Luego de emprender un camino de búsqueda espíritual que inició curiosamente en la cocina, en donde sin sospecharlo comencé a hacer un sinnúmero de reflexiones mientras cortaba bultos de cebolla, en una de esas, entendí que, por más que oremos, nos arrodillemos, nos humillemos,... por más que nos retorzamos, o que nuestras lágrimas empapen nuestra cara y le pidamos a todas las advocaciones de las vírgenes y los santos, o nos bañemos en agua bendita, o nos ahoguemos con el humo purificador de los inciensos, o nos aprendamos de memoria miles de rezos, e incluso desfalquemos nuestra propia economía dando diezmos o limosnas... nada eso va y funcionar para lograr esa verdadera paz interior que todo ser humano busca, si no hay un corazón contrito y humillado; porque en general estamos esperando que sea el otro el que cambie, el que nos pida perdón ante la herida profunda que nos causó. Porque el ego no nos deja ver más allá y nos llena las narices tanto de mierda, que nos acostumbramos al olor de nuestra propia podredumbre impidiéndonos reconocer bajo el cielo que nos cubre que por nuestra propia condición humana también somos pecadores, imperfectos y contradictorios.
La vida me ha puesto maestros hermosos al frente y hoy Laura, mi excompañera de la U es uno de ellos. Mi marido me decía en una de nuestras profundas conversaciones que el mundo está lleno de actos de amor y que a veces no los vemos; Él, que tiene tanta razón en muchas cosas, en ésta también la tiene y yo hoy le agregaría que el mundo también está lleno de actos que a la vez son tan humildes y tan grandes, pero que es nuestra arrogancia la que no nos permite que los veamos.
Un día le decía a Laura en privado que su esposo se ganó la lotería con ella, porque esto es lo que se determinaría como un comportamiento santo. Y es santo justamente porque se aparta de lo corriente, de lo que suele hacer la mayoría. Es santo porque a pesar de habitar el mundo y de manera voluntaria ella es capaz de comportarse diferente al resto de la gente que se vanagloria en la grosería, en la arrogancia... Que, porque son escarnecedores, porque cultivan la burla y están emparentados con la sorna y porque poseen la habilidosa capacidad de destruirte con una mirada, se auto dotan de una especialidad y grandeza no solamente falsas, sino mediocres, rastreras y vulgares.

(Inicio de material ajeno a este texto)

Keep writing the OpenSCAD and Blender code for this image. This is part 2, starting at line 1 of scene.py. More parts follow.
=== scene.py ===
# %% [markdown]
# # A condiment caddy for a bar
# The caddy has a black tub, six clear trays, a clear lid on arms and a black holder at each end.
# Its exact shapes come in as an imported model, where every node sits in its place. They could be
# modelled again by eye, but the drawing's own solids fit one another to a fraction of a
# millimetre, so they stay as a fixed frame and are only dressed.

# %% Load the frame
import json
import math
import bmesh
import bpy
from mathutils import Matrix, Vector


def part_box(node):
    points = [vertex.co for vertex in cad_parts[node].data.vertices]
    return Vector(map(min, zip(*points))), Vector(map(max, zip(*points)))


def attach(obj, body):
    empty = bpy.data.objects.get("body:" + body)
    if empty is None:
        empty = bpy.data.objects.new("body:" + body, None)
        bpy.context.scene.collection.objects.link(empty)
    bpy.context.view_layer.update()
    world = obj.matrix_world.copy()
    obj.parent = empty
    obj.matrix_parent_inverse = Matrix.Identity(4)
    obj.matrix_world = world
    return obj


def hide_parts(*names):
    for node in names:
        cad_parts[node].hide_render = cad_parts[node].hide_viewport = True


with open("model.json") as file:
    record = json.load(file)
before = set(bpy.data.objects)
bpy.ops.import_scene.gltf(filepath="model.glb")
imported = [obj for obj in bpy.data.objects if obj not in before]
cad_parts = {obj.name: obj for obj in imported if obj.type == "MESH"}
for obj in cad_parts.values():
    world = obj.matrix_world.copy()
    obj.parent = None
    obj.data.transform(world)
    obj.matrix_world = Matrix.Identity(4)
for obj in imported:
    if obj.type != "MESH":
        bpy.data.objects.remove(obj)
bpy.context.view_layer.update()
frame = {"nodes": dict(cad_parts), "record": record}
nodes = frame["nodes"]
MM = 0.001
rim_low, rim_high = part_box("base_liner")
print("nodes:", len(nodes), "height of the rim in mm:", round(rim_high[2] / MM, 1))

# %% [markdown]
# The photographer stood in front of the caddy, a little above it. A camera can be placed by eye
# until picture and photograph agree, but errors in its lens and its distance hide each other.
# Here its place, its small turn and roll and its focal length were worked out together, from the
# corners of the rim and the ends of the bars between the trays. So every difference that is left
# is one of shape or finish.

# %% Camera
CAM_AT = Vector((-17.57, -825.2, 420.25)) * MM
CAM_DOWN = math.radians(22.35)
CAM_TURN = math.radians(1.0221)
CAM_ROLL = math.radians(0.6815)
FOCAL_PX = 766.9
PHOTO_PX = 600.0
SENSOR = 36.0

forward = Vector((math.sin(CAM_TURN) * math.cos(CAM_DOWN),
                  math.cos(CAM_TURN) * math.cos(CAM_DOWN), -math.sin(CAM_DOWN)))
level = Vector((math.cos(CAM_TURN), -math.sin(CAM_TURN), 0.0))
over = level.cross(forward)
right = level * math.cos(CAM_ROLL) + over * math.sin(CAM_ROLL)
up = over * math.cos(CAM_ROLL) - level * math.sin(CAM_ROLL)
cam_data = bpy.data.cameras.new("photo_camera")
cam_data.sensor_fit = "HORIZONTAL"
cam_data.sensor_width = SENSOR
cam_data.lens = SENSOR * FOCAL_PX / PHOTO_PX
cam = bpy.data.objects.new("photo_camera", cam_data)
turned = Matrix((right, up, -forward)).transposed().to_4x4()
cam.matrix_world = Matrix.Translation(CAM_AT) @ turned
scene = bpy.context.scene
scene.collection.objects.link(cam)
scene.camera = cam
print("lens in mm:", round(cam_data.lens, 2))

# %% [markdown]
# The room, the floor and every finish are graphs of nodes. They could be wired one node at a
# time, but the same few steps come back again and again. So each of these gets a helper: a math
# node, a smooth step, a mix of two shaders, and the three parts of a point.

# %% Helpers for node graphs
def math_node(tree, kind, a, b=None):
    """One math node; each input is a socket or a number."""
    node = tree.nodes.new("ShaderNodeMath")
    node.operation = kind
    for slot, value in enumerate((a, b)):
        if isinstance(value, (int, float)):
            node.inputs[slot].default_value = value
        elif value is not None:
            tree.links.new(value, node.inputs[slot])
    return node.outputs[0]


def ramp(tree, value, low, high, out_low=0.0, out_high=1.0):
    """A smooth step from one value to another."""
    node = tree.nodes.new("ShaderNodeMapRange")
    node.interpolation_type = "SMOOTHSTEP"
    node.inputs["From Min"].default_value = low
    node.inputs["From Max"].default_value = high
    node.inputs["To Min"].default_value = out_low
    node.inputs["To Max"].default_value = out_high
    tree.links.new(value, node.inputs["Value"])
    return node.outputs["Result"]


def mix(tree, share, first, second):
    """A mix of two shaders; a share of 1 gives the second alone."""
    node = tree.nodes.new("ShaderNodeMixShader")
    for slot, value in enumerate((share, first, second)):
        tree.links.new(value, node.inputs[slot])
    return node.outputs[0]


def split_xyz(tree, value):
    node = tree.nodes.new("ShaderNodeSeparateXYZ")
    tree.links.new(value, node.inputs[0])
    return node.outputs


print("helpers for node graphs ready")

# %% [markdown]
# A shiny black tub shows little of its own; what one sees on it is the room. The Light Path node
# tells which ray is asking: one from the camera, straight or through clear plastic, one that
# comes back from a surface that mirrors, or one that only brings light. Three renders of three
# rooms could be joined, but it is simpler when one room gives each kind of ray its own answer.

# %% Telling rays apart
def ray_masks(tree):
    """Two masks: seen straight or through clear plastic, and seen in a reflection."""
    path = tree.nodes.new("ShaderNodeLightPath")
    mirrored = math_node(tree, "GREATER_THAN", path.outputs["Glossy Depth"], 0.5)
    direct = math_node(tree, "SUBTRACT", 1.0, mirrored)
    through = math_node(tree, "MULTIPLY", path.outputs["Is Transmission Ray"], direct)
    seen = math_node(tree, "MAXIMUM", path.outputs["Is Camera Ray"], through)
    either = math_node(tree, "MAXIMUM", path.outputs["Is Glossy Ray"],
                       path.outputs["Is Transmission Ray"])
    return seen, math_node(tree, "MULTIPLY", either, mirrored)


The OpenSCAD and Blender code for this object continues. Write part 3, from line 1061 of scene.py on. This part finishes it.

En esta experiencia cobró para mí todo el sentido la palabra santo: y no estoy hablando de perfección, sino de su admirable capacidad de caminar en lo divino a pesar de habitar en esta tierra.
Quería compartir esta reflexión porque justamente éstos son los actos que debemos replicar. Laura para mí se convirtió en un ejemplo y me parece bellísimo, loable, admirable y besable poder contárselo al mundo entero. A este mundo tan bello que, aunque se lea contradictorio, conscientemente, pero a la vez sin saberlo, toma le decisión de nadar en cortisol y enfermedad... este mundo tan drenado que opta por comer del pan de la queja y el desagradecimiento, y que se deleita siendo raramente feliz cuando con palabras y actos ofensivos sumerge al otro en las aguas putrefactas de la vergüenza, el dolor y culpa. Y lo sé bien, porque comí mucho de ese pan y me deleité sumergiendo a otros en esas aguas.
Gracias Laura, porque observándote me has enseñado a ser un poco mejor persona que antes: más humilde, más autocrítica, más sensible, más compasiva y más autocompasiva.
Y eso hay que celebrarlo y difundirlo.